What I’ve found, is that this country is beautiful if you’re glancing, but exotic and stunning when you sit and stare. When I’m staring I can see from a small bustling Luganville, straight to the heart of the Bush. When I stare I see muddy footprints and winged island dresses. I hear the thud of a falling coconut and the persistent call of roosters. I smell kava and ripe mangoes. My fingers pin together sleeves of natangora leaves and run freely through the million blue hues of the ocean. When I stare, I feel that tug from the past comingling with the tug of the future, the tug that is not a struggle, that is not a fight or a contradiction, but instead a compliment, a series of high and low pitch notes that not only make a beat, but a beautiful one, one that makes you want to get up and dance.
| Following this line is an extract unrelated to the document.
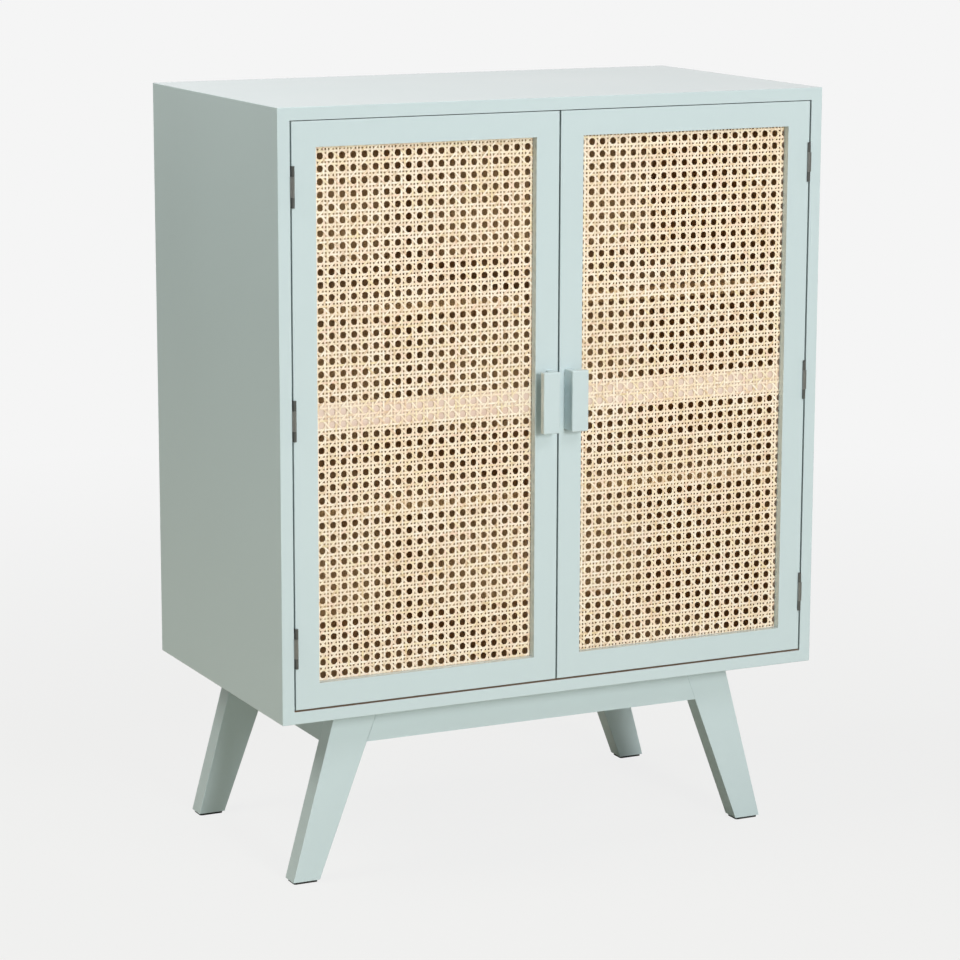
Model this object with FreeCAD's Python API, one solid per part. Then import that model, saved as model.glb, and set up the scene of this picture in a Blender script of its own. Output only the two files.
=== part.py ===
"""Record cabinet with two cane doors on a splayed leg frame.

Millimetres, +Z up, front towards -Y. The origin is on the floor, under the
centre of the whole cabinet, its handles included.
"""
import FreeCAD
import Part
import itertools
import math
import os

V = FreeCAD.Vector

# ---- driving dimensions -------------------------------------------------
WIDTH = 720.0            # carcass, outside
DEPTH = 400.0            # carcass, front edge to back
BODY_H = 722.0           # carcass, outside
BOARD = 15.0             # carcass boards and shelves
LEG_H = 214.0            # floor glide to carcass
GLIDE_H = 3.0

SIDE_GAP = 2.0           # door edge to side panel, filled by two hinge leaves
MEETING_GAP = 2.0
TOP_GAP = 1.0
BOTTOM_GAP = 2.0

DOOR_T = 20.0
STILE_W = 30.0
RAIL_H = 30.0
MID_RAIL_H = 30.0
REBATE_W = 8.0           # ledge that holds the cane, seen from behind
CANE_DEPTH = 10.0        # door face to the cane
CANE_T = 2.0
CANE_COLUMNS = 12        # openings of the weave, as a plain grid
CANE_ROWS = 27
CANE_HOLE = 10.5         # side of an opening
TENON_L = 12.0
TENON_T = 6.0
TENON_INSET = 5.0        # tenon is this much narrower than its rail, each side
TENON_Y = 2.5            # door face to the tenon

HANDLE_W = 22.0
HANDLE_H = 74.0
HANDLE_PROJ = 21.0
HANDLE_WALL = 9.0        # wall that stands on the stile
HANDLE_LIP = 9.0         # lip that the fingers pull on
HANDLE_EDGE = 7.0        # meeting edge of the door to the handle
HANDLE_ROUND = 1.5
HANDLE_SCREW_UP = 25.0   # handle's middle to its two screws

HINGE_L = 48.0
HINGE_PITCH = 270.0      # centre hinge to the other two
LEAF_T = 0.9
LEAF_D = 15.0            # leaf, door face to its back edge
BARREL_R = 1.9
PIN_R = 1.0
PIN_CLEARANCE = 0.05     # radial, in the knuckles that turn
FIXED_KNUCKLE = 23.6     # middle knuckle, on the carcass leaf
KNUCKLE_GAP = 0.3
PIN_AXIS_IN = 1.0        # pin axis, inward from the door's hinge edge
PIN_AXIS_FRONT = 1.5     # pin axis, in front of the door's face
BARREL_NOTCH_R = 2.3     # hollow in the stile round the barrel
LEAF_CLEAR = 1.1         # door's face to a leaf, beside a knuckle of the other leaf
WEB = 0.6                # half the web that joins a knuckle to its leaf
LEAF_SCREW_IN = 9.3      # door's face to the screws of a leaf
LEAF_SCREW_UP = 17.0     # hinge's middle to the screws of a leaf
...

Vanuatu is kava and island dresses, it’s laplap and missionaries, it’s nambasas and torches, it’s thick bush and thin wooden canoes, it’s cannibalism and tourism, it’s volcanoes and earthquakes. Just like Vanuatu is not a culture solely of its past, or only of it’s future, my life is not a life in the United States, or a life in Vanuatu, it’s just life. This is not a detour I’m taking or a piece of the world I’m glancing at, to use for now and throw away later. It’s a part of my own personal culture.
These things that make us up, no matter how different they are, no matter where we are in the world, no matter who influenced us or who gave us those bricks to build our life with, or who touched our hearts, or who broke our hearts, or how many bruises we have, or successes we’ve smiled about, these are not things that come and go, they are who we are and who we’ll always be, even when we think we might have lost them. They’re still there, like the pieces of Vanuatu that remain buried deep in its heart, cut off from the influence of globalization, undiscovered, and unknown, but beating all the same to the rhythm that is Vanuatu.